This evening, while I had some time to kill, I spent it browsing on Pinterest. I was checking out pins posted by the people I follow. One pin caught my eye. It was a picture of a thin, dirty and scruffy cat lying on a curb, apparently asleep. The cat was obviously underfed; it looked like it was starving. My heart went out to that poor cat.
Then I read the words on the picture:
"I didn't mean to scratch your kid.
If he wasn't pulling my tail all the time maybe I'd still be living at home.
Now, I am dirty and hungry."
At the bottom, it read:
"Ignorance Is Intolerable."
This made me pause. It brought back a memory from my childhood.
When I was a little girl, we had a dog named Skippy. A Cocker Spaniel. We LOVED Skippy. He was so friendly and lovable.
Well, most of us loved him. One of us, my younger brother, was cruel to him. Every single day, he pulled on Skippy’s ears and hurt him in some way. Yes, he intentionally hurt the dog. He thought it was funny or he found some kind of amusement in it. We would try to protect Skippy and keep him from my younger brother, but my younger brother always found a way to get to Skippy and hurt him some more.
And my parents did nothing about it. Nothing! It should be said that my younger brother ALWAYS got away with everything his whole life. He was loved more than we were. He was always Number One. The More Important Child.
And it should also be said that he later went on to kill two cats – one that belonged to me, one that belonged to my sister. In fact, he arranged it so I would see my dead cat.
Well, anyway. Back to Skippy. As I said, we LOVED Skippy, except for his tormentor. Day after day, poor Skippy took this kind of abuse from my younger brother.
Until, finally, he’d had enough. You know how it is when someone, even an animal, is tormented for years, bullied or abused or tortured, then one day snaps back at his tormenter? That is what Skippy did. He’d had enough of my younger brother’s treatment and he bit him.
Of course, my younger brother ran crying to my parents, saying that Skippy had intentionally bit him. He claimed he’d done NOTHING wrong. That he was just playing with the dog.
And my parents believed him.
We tried to tell Skippy’s side of the story, though. We tried to explain that my younger brother had hurt Skippy, had BEEN hurting Skippy, and that was why he bit him.
But they didn’t listen. They didn’t care. In their eyes, Skippy was an Evil Dog. A Very Bad Dog.
A dog that had to be destroyed because it had bitten a child.
So they had Skippy taken away to be put to sleep. I still remember standing outside of the truck, at the cage Skippy was in, crying as I said goodbye.
And I hated my younger brother for that. We blamed him for Skippy’s death. We were all mad at him.
Skippy had taken the abuse, the pain and torment from my younger brother for months. And when he finally fought back against his tormenter, he paid for it with his life.

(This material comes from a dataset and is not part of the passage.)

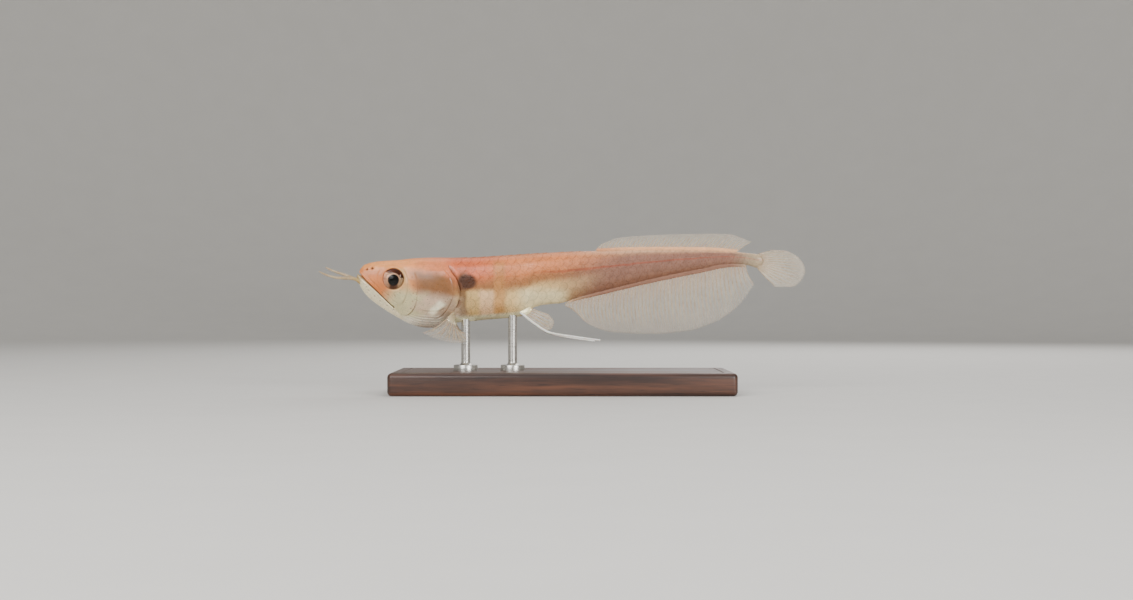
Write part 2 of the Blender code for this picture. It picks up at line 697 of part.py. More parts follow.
def main():
    for obj in list(bpy.data.objects):
        bpy.data.objects.remove(obj)
    parts = bpy.data.collections.new("silver_arowana")
    guides = bpy.data.collections.new("cutters")
    for collection in (parts, guides):
        bpy.context.scene.collection.children.link(collection)
    head, _ = make_head_and_jaw(parts, guides)
    make_gill_covers(parts, guides, head)
    make_eyes_and_nostrils(parts, guides, head)
    make_trunk_and_tail(parts, guides)
    near_body = as_guide(loft("guide_near_body", even_stations(18, 62, 1.6), guides, GAP))
    make_unpaired_fins(parts)
    make_paired_fins(parts, guides, near_body)
    make_barbels(parts, guides)
    make_stand(parts, near_body)
    paint(parts)


main()
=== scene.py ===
# Silver arowana: the looks of a young fish, as a still, life-size model on its stand.
# Sizes are in millimetres: s runs back from the snout tip, y to the fish's right, z up from the snout.

import itertools
import math
import random

import bpy
import numpy as np
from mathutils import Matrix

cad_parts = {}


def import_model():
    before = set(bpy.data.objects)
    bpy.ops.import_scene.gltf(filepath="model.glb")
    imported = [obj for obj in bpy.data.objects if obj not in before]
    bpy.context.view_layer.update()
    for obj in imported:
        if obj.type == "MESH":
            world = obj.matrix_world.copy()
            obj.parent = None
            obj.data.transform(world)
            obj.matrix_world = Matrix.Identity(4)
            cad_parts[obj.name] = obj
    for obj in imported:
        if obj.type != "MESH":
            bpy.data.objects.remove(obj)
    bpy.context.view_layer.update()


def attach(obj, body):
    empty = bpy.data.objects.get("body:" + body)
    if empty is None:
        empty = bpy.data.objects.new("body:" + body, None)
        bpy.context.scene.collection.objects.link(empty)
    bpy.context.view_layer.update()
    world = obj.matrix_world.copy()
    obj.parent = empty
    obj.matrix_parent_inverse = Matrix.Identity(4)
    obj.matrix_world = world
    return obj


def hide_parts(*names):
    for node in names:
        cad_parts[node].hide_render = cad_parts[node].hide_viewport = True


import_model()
mm = 0.001
print("frame loaded")


# The body's outlines, as (s, z) along back and belly and as (s, half width), and its cross-sections
body = {
    "snoutLevel": 31.4, "middle": 54.85, "tailRoot": 106.7, "end": 108,
    "back": ((0, -0.2), (0.5, 1.0), (1.2, 2.0), (2.2, 2.85), (5.6, 3.65), (11.5, 4.05), (15.5, 4.5),
        (22, 4.75), (30, 4.8), (38, 5.25), (51.5, 6.1), (64.8, 6.6), (78, 6.85), (91, 6.75),
        (100, 6.3), (108, 5.6)),
    "belly": ((0, -0.6), (0.5, -2.2), (1.2, -3.6), (2.5, -5.4), (4.8, -7.4), (9.3, -10.4), (14.2, -13.0),
        (18, -14.0), (21.5, -14.1), (24, -13.2), (32.8, -12.2), (43.5, -11.2), (45.5, -10.3),
        (47.3, -8.7), (50.5, -7.95), (54.5, -7.6), (57.5, -6.6), (64.8, -4.7), (78, -1.4),
        (91, 1.3), (100, 2.8), (103.5, 2.6), (108, 1.2)),
    "halfWidth": ((0, 0.5), (0.5, 1.2), (1.2, 1.6), (2.2, 1.95), (5.6, 2.6), (11.5, 3.25), (15.5, 3.6),
        (22, 4.0), (26, 3.95), (38, 3.85), (51.5, 3.45), (64.8, 2.9), (78, 2.25), (91, 1.55),
        (100, 1.1), (108, 0.7)),
    "widestShare": ((0, 0.45), (12, 0.42), (30, 0.38), (108, 0.45)),
    "upperSquareness": ((0, 2.2), (6, 2.7), (20, 2.5), (40, 2.2), (108, 2.0)),
    "lowerSquareness": ((0, 2.0), (6, 1.75), (20, 1.6), (60, 1.5), (108, 1.8)),
}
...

Remembering this made me really sad. I still miss Skippy and I still felt anger over the whole thing. But I also felt anger over something else: The fact that my parents did NOTHING when one of their children was hurting a dog.

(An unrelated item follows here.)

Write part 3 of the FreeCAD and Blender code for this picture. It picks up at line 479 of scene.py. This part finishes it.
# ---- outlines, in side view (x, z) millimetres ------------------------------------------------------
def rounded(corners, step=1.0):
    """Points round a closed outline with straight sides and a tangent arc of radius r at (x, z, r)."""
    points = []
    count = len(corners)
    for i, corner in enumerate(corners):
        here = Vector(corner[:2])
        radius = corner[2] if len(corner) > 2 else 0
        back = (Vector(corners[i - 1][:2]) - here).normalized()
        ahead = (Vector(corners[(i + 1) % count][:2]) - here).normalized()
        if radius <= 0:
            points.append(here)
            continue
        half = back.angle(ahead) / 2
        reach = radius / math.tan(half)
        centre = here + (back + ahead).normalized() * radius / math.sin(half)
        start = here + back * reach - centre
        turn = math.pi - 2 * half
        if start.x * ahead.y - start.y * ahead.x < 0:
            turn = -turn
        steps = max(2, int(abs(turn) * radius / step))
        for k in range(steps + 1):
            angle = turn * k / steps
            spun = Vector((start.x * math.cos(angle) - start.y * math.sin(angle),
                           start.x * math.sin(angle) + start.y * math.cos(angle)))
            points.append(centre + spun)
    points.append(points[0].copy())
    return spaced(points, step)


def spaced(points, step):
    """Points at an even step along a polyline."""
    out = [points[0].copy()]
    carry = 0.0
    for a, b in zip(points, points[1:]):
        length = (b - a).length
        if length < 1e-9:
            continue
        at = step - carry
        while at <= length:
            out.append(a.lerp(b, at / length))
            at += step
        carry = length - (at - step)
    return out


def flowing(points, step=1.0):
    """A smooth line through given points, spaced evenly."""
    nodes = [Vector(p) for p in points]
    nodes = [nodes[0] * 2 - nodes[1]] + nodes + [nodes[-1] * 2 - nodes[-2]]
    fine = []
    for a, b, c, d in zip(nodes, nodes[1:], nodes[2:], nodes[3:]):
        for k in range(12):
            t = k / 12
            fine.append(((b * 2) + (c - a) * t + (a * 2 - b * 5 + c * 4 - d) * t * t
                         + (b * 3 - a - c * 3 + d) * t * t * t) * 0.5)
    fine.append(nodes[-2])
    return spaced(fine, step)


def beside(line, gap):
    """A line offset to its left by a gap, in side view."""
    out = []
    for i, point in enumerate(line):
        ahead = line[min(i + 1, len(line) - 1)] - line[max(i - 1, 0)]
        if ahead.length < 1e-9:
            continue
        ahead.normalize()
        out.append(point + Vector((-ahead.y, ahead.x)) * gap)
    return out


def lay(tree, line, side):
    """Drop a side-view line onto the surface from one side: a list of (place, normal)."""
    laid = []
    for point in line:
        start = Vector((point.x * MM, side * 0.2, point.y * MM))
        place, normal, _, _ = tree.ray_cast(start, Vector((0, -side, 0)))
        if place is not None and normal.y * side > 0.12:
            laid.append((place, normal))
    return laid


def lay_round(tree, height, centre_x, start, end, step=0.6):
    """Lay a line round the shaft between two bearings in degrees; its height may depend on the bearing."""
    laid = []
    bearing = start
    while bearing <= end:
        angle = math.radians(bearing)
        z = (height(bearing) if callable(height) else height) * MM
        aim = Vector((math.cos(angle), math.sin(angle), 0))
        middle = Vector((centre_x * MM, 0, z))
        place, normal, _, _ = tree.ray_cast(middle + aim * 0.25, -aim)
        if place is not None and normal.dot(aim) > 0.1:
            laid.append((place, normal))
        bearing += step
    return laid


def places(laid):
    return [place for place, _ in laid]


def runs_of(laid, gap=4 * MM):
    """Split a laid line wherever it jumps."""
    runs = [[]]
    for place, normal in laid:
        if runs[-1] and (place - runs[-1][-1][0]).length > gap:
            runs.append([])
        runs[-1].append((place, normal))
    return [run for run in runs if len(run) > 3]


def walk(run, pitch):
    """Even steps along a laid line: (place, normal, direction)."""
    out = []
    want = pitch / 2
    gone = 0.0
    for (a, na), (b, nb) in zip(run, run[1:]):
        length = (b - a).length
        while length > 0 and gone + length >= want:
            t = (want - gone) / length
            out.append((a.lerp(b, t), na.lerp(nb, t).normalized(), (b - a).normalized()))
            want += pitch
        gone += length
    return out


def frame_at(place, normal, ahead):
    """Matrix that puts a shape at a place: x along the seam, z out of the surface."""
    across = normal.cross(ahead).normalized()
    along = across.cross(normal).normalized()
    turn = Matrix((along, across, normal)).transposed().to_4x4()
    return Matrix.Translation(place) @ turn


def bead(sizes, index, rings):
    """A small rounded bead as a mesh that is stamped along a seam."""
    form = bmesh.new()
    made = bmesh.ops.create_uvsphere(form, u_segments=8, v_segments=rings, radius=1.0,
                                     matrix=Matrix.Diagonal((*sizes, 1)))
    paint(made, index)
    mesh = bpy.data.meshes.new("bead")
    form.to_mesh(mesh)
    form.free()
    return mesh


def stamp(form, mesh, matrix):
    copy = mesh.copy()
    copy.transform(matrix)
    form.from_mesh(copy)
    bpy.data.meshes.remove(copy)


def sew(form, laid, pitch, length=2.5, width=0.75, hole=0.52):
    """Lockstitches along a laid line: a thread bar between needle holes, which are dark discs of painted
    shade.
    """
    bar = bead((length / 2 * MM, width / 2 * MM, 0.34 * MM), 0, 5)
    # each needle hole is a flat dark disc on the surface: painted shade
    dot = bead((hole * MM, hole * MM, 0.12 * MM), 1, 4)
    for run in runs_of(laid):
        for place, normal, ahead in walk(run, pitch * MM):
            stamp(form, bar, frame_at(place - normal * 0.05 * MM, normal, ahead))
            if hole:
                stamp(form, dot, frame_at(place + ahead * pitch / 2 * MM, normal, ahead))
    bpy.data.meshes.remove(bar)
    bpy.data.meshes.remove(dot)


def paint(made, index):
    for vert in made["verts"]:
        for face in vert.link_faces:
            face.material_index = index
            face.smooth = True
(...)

Why? Why didn’t they do anything?
Why did they never teach him to be kind to animals?
In thinking on this some more, I realized that if my parents HAD intervened, then maybe that wouldn’t have happened and Skippy would not have had to lose his life in such a horribly unfair way.
Ignorance is NEVER tolerable. It should never be put up with. Animal abuse is a horrible thing, and cruelty towards animals is just as horrible. There is nothing funny about hurting an animal. There is nothing funny about tormenting an animal and making it suffer from horrible abuse. There is nothing entertaining at all about hurting animals.

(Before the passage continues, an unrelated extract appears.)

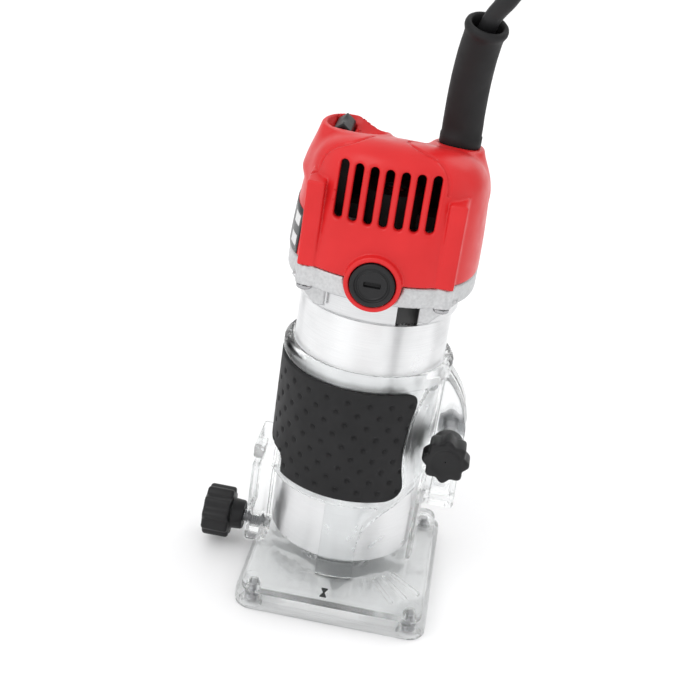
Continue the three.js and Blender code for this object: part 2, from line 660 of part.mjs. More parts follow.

We need to encourage people to be kind to animals. We need to teach our CHILDREN to be kind to animals. Allowing children to hurt and abuse animals for entertainment or for some sick desire to see an animal suffer is not only irresponsible but heartless.
Please be a voice for the animals and stop animal cruelty. Please step up and stop someone from abusing an animal or hurting an animal. Tell them to stop. Tell them it is wrong. And, if it’s your child, TEACH him it is wrong.
Animals don’t have a voice. WE are their voice. We are the ones who can help them. Don’t turn a blind eye to animal cruelty or animal abuse. Please, put a stop to it. Right now. Be their voice. Be the one who can save them, because they are not able to save themselves.